Thursday, October 2, 2008

If a white person starts talking to you about classical music, it’s essential that you tread very lightly. This is because white people are all petrified that they will be exposed as someone who has only a moderate understanding of classical music. When a white person encounters another white person who actually enjoys classical music (exceptionally rare), it is often considered to be one of the most traumatic experiences they can go through.

“Really? Beethoven’s 5th Symphony….that’s your favorite.”
“um, no, I mean…”
“You sure it’s not Pachelbel’s Canon?”
“well, ah, I like that, ah, song”
“sigh, of course you do.”

Stuff white people like isn't my favorite site ever, but this sums up four years of working in a string quartet. All I can say is this-- if you don't know much about it, that's fine. Be enthusiastic about what you really enjoy, don't try to b.s. what you don't know, and I won't judge you.

(Too much.)

Wednesday, September 24, 2008

if you don't laugh, you'll cry.

Well, small government conservatism is choking out its death rattle and the economy is in the hole. But unless you're living in space right now, you probably knew that. And, if you're like me, you're not very happy about this mess.


So, to bring a smile into a pretty bleak week of news, take a few minutes to check this kid out.




See? I told you you'd smile.

Sunday, September 21, 2008

Ich bin ein Holzfäller...

I'm taking German as my official college language. I love Rainer Maria Rilke, Beethoven, Vienna and have a German aunt, so I figured it would be a good fit. So far I'm really liking it... but, you know, it can be a hard language to take seriously. The words aren't smooth and sexy like Latin or French. They're bouncy and long, and uberly dorky. I have to try very, very hard to suppress myself from bursting into this song in class.

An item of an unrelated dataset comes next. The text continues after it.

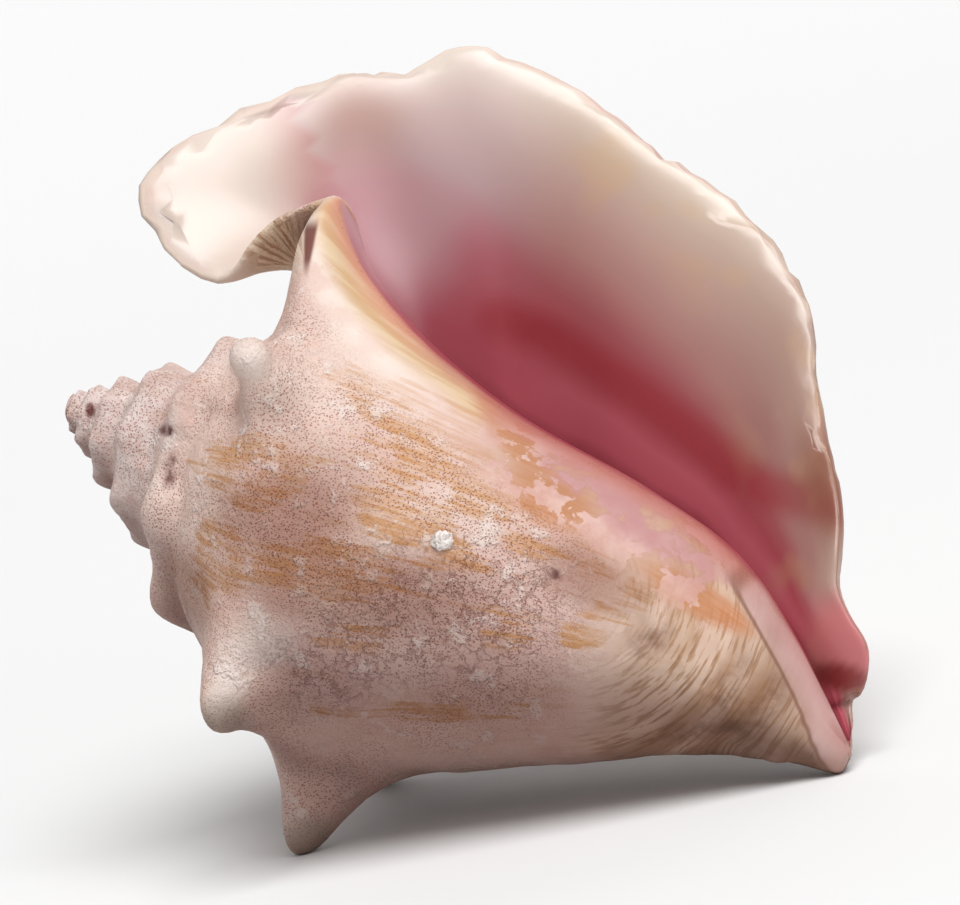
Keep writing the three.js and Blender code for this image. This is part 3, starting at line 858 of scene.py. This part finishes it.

Tuesday, September 16, 2008

election- takin' it to the courts!


My sister totally played against McCain granddaughters in her latest volleyball tournament. She (and her team) emerged victorious. I deem this worthy of reporting.

sign you live in tempe: #4

Academic Success Specialists.

Part of the excitement of attending the New American University is that you are constantly bombarded with the New American Names of old (un-American?) ASU institutions. For example, it's not the "Anthropology Building" anymore. It's "The School of Evolution and Social Change." Generally the new names are fun, a decent attempt to sex up academia, if you will. But this latest gem might be a tad much...

We no longer have Advisers. Only ASS's.

Thursday, September 11, 2008

election

You know, I'd taken a pretty long hiatus from the Daily Show. I had grown tired, overcome with a sense of dread that all Jon Stewart could do anymore was make funny faces and sound affects about general political silliness.

And then he ran this clip about the GOP's sudden, deep concern about sexism.



Jon Stewart, you just went up +10,000 points in my book.

Thursday, September 4, 2008

sign you live in tempe: #3

Your dorm has a bedbug infestation- and you are the latest tasty treat.

I don't even want to talk about it.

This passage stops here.